- _What to do_: For the data below, work out how many lines include the string "from" and report only the number.

- _Records to process_:
____

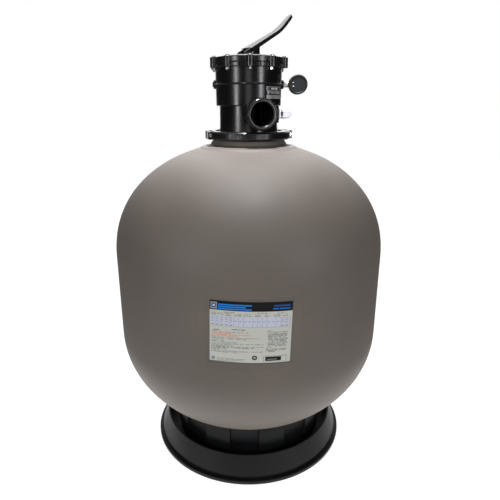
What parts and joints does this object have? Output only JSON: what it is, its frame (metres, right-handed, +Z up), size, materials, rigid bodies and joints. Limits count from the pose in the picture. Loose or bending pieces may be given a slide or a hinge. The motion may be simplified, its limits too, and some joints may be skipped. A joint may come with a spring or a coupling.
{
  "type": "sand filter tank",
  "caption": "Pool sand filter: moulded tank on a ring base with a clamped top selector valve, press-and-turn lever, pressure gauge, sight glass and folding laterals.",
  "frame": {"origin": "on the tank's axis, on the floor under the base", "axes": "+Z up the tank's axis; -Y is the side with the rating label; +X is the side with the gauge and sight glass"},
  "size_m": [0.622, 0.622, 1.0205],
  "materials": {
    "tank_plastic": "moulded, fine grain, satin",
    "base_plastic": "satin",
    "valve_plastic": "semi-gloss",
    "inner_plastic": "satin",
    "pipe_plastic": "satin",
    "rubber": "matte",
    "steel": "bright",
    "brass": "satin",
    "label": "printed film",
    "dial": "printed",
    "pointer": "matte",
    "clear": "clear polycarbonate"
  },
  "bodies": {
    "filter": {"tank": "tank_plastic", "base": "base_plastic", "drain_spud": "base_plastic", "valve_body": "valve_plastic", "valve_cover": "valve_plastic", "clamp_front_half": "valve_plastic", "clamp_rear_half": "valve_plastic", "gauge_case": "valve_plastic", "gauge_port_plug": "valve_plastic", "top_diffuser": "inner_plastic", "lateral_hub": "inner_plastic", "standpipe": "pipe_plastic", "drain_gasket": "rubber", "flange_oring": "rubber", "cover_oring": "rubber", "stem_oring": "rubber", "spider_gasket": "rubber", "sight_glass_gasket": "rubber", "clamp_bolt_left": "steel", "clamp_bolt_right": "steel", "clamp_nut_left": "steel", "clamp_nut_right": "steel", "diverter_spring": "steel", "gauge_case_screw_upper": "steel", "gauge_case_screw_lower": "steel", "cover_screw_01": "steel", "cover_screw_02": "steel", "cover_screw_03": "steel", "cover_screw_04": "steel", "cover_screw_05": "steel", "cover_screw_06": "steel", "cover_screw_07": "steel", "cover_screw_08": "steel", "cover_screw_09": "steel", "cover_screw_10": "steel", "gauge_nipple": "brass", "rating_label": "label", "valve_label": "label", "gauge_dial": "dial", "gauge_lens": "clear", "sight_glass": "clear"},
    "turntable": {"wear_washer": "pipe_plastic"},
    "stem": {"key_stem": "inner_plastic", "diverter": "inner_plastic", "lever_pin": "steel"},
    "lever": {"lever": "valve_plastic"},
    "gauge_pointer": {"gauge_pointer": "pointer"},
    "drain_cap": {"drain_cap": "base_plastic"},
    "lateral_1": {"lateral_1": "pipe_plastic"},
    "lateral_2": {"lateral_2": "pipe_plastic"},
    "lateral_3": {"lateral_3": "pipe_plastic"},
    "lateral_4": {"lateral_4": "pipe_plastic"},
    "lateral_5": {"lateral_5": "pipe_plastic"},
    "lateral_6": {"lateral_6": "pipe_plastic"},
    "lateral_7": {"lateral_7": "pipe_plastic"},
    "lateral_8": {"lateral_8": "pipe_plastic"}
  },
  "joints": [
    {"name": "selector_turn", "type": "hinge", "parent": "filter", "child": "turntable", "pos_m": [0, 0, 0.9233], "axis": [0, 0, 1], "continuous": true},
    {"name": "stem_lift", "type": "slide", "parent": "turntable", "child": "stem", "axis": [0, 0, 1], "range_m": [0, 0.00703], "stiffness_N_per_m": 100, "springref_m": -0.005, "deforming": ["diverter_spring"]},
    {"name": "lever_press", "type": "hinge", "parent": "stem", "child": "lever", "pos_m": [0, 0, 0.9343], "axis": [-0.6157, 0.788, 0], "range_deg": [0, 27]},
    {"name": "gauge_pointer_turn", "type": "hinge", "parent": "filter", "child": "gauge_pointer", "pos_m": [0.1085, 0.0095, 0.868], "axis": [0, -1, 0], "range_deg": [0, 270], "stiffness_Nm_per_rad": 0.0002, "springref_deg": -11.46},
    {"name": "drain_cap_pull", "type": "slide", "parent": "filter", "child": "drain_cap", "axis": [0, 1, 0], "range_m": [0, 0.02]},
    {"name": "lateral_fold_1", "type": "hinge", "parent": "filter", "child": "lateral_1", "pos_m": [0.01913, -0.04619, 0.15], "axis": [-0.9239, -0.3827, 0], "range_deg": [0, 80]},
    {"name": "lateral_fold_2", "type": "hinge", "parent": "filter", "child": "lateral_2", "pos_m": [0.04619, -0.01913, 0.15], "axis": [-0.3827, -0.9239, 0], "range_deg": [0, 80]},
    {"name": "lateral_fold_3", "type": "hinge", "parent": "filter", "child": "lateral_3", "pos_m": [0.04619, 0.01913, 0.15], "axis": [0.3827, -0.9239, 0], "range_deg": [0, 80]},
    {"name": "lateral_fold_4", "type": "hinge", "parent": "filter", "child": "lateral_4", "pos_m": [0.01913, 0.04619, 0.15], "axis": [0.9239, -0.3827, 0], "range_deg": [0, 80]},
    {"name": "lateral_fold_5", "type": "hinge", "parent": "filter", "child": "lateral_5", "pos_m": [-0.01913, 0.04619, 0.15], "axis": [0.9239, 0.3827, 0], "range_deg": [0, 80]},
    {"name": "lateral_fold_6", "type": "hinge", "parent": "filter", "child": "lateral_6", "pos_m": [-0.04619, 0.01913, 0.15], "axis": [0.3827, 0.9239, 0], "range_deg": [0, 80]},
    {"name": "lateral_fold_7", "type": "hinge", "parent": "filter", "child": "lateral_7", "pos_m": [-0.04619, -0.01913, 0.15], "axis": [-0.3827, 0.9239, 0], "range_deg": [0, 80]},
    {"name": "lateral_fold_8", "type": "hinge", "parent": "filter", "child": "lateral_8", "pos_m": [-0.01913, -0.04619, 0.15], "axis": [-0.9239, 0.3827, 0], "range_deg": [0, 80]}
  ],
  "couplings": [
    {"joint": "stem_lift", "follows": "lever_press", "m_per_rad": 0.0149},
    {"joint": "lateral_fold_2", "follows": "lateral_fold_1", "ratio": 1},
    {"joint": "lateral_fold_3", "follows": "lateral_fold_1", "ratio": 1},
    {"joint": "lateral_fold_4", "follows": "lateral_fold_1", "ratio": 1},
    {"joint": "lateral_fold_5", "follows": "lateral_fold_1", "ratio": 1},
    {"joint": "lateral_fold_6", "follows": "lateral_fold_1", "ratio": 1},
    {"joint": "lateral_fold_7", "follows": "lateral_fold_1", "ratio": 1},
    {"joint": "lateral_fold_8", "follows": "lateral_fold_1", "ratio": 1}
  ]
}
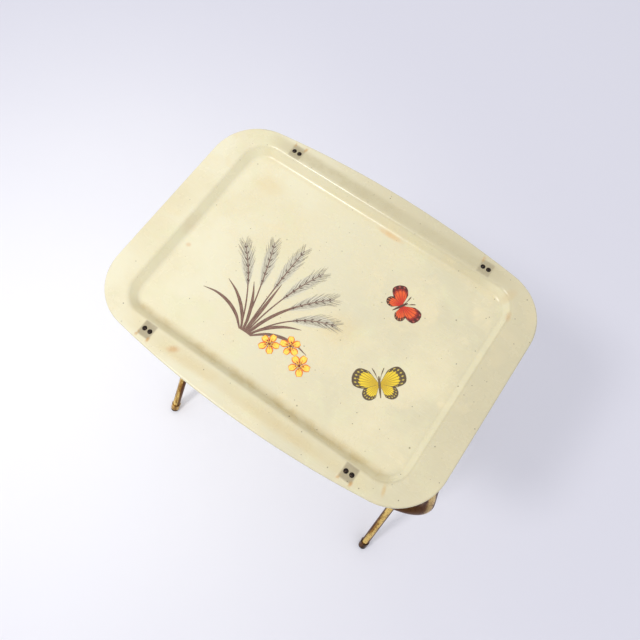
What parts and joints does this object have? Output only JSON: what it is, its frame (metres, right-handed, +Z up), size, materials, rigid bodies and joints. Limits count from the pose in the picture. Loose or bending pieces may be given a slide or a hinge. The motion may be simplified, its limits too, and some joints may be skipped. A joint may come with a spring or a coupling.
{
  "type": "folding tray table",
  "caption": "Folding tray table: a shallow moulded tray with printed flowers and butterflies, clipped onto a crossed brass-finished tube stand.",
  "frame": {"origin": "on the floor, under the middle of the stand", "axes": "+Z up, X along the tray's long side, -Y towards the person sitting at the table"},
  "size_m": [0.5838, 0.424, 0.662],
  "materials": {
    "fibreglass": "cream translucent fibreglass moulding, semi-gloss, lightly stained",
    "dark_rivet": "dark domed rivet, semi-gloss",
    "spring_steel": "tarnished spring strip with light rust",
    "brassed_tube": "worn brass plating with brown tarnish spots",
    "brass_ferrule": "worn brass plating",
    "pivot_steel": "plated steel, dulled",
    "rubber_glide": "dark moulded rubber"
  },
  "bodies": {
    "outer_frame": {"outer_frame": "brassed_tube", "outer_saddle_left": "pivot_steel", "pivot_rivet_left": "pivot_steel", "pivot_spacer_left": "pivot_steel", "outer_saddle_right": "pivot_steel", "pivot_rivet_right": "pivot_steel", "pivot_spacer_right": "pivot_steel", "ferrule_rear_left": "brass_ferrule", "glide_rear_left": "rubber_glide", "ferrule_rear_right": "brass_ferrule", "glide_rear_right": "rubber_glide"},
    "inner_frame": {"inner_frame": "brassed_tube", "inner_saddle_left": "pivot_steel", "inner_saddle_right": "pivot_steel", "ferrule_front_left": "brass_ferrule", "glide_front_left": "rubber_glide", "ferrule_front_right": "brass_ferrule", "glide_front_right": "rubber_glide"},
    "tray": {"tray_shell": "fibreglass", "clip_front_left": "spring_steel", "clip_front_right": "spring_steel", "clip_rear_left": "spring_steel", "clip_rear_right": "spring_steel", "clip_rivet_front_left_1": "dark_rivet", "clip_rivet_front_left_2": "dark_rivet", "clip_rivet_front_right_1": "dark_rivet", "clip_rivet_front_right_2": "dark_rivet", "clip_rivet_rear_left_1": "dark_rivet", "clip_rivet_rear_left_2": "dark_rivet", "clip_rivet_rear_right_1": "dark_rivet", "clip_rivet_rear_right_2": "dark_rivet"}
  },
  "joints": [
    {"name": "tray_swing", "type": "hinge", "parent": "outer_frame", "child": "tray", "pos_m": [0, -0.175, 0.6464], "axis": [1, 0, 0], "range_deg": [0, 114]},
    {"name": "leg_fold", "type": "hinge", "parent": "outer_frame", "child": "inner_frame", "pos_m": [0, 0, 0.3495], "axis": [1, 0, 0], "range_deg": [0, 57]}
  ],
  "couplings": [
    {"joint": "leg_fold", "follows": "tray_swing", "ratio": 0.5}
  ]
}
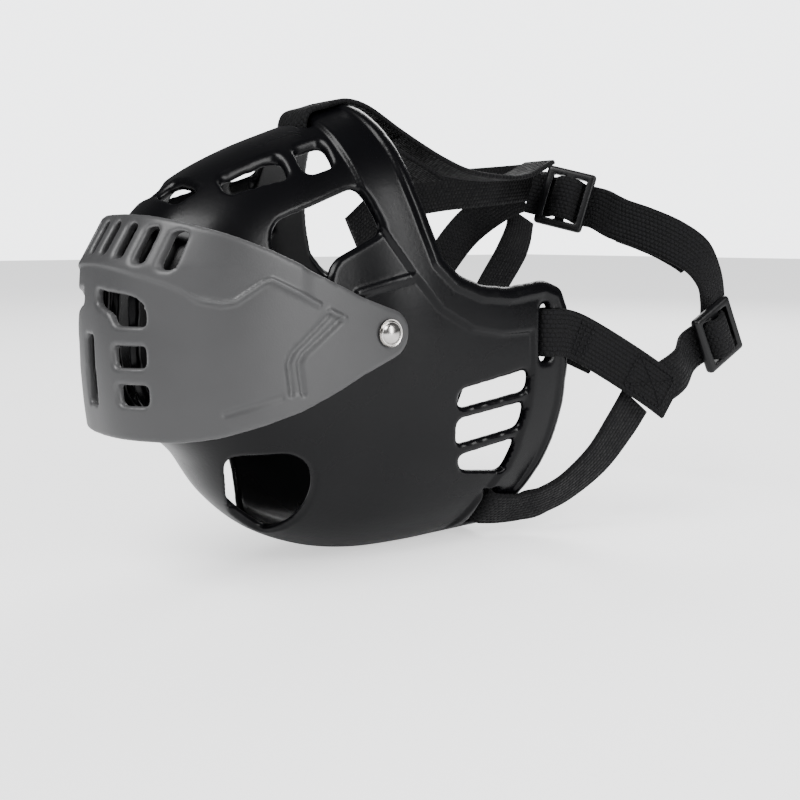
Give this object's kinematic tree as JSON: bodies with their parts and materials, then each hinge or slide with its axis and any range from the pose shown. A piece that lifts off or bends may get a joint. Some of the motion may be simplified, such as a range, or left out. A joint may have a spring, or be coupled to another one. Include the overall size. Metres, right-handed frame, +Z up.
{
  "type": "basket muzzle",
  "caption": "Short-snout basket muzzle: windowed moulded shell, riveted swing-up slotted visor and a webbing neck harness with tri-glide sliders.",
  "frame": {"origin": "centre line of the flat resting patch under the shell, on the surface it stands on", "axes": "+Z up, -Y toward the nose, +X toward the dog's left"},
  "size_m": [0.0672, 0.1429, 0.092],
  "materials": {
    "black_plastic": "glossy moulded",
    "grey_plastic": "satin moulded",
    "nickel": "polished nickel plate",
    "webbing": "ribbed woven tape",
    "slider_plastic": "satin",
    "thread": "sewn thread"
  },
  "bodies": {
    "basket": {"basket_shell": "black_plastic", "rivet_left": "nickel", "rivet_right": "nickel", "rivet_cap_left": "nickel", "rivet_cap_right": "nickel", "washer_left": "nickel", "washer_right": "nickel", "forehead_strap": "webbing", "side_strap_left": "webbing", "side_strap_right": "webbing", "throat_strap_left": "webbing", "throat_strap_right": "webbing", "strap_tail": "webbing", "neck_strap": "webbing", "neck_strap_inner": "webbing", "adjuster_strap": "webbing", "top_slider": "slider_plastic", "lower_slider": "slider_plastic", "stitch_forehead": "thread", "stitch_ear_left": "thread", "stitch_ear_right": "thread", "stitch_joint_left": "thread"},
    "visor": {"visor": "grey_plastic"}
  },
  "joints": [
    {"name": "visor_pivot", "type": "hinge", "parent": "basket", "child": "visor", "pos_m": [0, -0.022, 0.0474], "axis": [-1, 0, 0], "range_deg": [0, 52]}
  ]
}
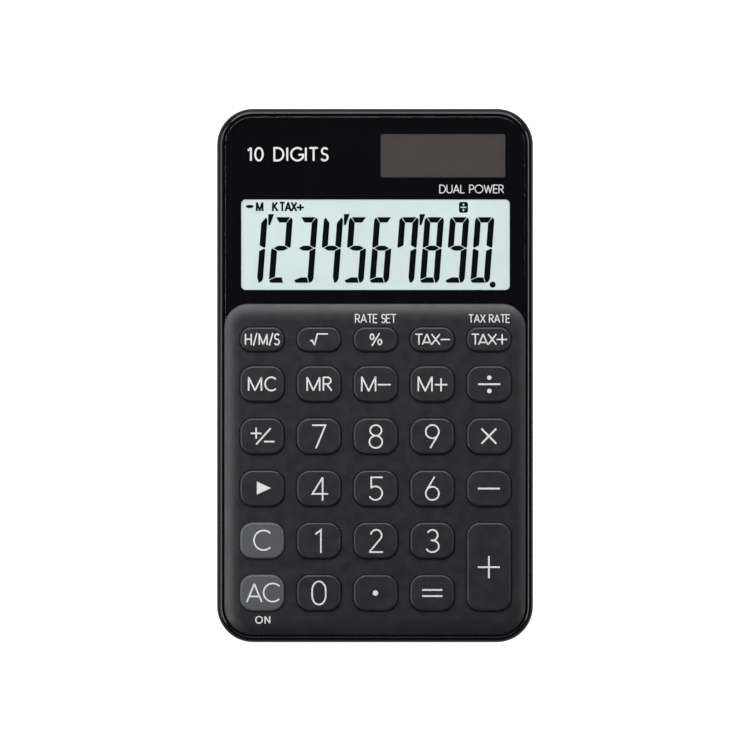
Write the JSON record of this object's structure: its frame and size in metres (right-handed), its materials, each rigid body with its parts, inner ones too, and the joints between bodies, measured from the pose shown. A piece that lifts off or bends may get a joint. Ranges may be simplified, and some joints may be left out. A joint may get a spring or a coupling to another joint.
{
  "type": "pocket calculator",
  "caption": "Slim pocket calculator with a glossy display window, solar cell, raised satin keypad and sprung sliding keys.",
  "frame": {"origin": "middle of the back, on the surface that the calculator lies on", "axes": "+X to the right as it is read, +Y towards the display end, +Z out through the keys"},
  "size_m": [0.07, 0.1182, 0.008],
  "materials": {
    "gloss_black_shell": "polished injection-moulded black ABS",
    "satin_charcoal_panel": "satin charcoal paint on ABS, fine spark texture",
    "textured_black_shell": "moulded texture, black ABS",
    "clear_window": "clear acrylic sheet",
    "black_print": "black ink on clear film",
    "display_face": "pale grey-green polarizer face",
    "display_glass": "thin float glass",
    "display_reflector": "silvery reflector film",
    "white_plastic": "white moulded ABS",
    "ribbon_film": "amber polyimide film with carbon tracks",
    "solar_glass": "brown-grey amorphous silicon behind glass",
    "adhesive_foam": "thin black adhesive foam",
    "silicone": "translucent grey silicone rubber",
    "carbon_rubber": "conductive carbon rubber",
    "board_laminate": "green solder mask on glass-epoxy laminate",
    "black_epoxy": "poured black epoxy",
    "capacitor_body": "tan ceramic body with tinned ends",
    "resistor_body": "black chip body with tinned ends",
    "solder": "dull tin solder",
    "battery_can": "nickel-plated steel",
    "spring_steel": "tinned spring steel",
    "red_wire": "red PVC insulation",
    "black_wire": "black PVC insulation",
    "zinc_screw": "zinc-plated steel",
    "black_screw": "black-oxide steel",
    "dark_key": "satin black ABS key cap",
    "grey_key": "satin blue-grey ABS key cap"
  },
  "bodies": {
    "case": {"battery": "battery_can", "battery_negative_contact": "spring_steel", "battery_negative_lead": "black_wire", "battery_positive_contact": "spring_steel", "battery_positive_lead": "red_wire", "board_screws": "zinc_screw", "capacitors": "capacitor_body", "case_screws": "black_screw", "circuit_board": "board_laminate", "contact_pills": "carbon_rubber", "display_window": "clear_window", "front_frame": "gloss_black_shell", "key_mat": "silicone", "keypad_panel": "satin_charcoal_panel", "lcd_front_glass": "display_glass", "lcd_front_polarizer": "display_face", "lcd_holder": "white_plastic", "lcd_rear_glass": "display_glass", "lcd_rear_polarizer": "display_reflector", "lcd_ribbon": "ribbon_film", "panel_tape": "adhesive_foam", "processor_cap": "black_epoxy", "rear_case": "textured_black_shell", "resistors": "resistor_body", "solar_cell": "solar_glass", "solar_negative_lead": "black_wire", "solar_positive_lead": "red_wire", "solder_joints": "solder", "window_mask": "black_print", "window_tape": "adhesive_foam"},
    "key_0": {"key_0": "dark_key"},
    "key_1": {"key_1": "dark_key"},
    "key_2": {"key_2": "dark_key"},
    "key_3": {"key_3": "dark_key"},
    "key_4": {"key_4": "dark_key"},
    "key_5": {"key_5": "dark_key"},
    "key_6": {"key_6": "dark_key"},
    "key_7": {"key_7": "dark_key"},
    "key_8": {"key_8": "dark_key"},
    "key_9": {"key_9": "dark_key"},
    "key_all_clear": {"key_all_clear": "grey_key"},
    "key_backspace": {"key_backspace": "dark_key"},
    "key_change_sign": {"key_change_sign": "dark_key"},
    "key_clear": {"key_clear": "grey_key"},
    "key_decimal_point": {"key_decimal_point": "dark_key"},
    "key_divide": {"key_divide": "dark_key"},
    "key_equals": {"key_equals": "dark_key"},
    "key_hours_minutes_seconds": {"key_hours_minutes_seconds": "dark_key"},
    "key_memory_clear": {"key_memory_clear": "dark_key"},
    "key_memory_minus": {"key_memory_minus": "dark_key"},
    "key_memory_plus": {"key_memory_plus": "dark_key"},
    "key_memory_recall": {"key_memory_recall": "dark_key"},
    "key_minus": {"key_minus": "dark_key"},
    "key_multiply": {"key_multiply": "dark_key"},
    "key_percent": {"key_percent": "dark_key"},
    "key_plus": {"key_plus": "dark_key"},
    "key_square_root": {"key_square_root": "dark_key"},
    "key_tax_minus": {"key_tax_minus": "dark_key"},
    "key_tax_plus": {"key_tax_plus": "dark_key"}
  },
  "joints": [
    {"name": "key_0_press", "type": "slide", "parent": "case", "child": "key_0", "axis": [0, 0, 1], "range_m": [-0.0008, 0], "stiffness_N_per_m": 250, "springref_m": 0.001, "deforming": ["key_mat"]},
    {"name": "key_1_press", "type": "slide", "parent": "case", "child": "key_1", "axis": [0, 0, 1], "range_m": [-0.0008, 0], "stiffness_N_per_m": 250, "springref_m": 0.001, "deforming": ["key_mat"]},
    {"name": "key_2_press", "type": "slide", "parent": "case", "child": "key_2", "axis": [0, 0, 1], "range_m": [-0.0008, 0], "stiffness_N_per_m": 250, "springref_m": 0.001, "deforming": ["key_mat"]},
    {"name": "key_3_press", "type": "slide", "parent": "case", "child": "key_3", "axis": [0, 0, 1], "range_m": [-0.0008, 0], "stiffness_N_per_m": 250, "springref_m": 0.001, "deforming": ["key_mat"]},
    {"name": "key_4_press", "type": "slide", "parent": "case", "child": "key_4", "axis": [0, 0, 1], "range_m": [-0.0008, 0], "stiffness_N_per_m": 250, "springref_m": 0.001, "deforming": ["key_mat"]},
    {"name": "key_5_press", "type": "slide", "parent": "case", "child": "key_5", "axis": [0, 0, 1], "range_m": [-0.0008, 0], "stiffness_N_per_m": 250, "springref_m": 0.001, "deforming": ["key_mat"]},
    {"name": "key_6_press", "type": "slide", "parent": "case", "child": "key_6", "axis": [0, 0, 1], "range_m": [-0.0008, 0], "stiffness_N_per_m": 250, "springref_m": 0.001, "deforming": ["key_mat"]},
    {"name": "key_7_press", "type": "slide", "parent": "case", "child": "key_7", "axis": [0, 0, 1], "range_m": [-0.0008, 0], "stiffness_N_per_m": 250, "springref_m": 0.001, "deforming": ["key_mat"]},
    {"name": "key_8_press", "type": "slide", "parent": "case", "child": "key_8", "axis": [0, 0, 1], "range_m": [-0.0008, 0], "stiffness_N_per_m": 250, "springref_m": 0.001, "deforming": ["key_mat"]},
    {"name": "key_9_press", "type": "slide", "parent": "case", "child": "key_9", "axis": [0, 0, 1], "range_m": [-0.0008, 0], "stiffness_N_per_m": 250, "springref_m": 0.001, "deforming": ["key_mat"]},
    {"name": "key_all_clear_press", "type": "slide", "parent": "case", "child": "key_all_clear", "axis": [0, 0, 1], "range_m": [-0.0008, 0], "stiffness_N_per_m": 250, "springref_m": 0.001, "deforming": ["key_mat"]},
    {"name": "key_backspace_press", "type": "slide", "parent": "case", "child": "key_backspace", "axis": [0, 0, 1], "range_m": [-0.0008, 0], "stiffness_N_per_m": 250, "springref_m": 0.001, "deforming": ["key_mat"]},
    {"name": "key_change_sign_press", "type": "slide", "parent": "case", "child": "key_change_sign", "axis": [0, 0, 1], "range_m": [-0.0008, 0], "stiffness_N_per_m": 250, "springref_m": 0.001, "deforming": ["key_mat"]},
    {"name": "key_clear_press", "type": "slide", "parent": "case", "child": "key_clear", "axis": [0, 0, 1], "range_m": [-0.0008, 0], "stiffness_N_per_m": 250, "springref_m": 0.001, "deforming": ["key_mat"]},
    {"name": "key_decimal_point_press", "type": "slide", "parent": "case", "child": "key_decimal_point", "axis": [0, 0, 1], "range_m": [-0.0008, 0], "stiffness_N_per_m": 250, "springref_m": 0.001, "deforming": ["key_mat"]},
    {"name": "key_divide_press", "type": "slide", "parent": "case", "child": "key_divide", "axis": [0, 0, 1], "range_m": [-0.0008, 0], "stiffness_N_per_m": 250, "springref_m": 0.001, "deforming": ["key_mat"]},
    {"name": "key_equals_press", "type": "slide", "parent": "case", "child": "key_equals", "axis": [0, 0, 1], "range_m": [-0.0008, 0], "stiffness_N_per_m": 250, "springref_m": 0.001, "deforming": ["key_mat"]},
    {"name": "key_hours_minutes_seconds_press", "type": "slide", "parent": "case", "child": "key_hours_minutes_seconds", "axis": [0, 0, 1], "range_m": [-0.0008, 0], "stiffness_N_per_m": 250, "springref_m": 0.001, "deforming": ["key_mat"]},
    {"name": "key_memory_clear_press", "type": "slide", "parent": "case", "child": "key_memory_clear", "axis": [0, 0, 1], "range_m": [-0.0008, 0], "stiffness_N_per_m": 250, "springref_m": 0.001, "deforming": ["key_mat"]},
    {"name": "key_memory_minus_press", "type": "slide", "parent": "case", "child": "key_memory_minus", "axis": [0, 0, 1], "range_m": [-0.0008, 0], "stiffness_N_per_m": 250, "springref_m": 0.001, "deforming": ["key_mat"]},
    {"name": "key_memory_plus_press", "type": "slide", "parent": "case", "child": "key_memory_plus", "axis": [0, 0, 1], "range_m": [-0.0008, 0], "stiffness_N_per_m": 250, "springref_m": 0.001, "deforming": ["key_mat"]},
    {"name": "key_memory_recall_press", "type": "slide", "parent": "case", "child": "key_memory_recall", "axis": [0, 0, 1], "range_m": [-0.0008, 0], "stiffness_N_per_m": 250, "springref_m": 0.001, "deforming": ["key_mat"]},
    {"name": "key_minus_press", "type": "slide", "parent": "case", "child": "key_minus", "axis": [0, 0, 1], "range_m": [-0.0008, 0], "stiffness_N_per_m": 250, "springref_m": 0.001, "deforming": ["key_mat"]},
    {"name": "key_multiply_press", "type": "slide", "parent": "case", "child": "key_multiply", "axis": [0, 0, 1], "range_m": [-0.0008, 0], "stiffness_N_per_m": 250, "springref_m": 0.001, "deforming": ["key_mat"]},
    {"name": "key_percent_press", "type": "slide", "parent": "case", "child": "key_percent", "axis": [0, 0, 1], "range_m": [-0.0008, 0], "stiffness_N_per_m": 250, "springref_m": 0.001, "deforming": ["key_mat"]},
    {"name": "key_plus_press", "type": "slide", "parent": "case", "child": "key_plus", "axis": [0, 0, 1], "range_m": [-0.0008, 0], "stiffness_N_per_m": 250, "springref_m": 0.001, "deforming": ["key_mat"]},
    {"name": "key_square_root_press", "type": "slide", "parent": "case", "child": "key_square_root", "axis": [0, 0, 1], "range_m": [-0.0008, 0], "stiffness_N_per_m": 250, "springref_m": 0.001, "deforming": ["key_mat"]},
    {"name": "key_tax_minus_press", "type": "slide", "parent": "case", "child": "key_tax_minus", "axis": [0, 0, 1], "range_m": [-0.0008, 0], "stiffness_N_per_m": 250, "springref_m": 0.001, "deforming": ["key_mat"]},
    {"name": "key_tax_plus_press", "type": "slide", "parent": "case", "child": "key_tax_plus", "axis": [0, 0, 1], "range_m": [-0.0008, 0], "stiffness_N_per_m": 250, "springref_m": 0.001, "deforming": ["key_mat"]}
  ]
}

____

- _Right answer_: 4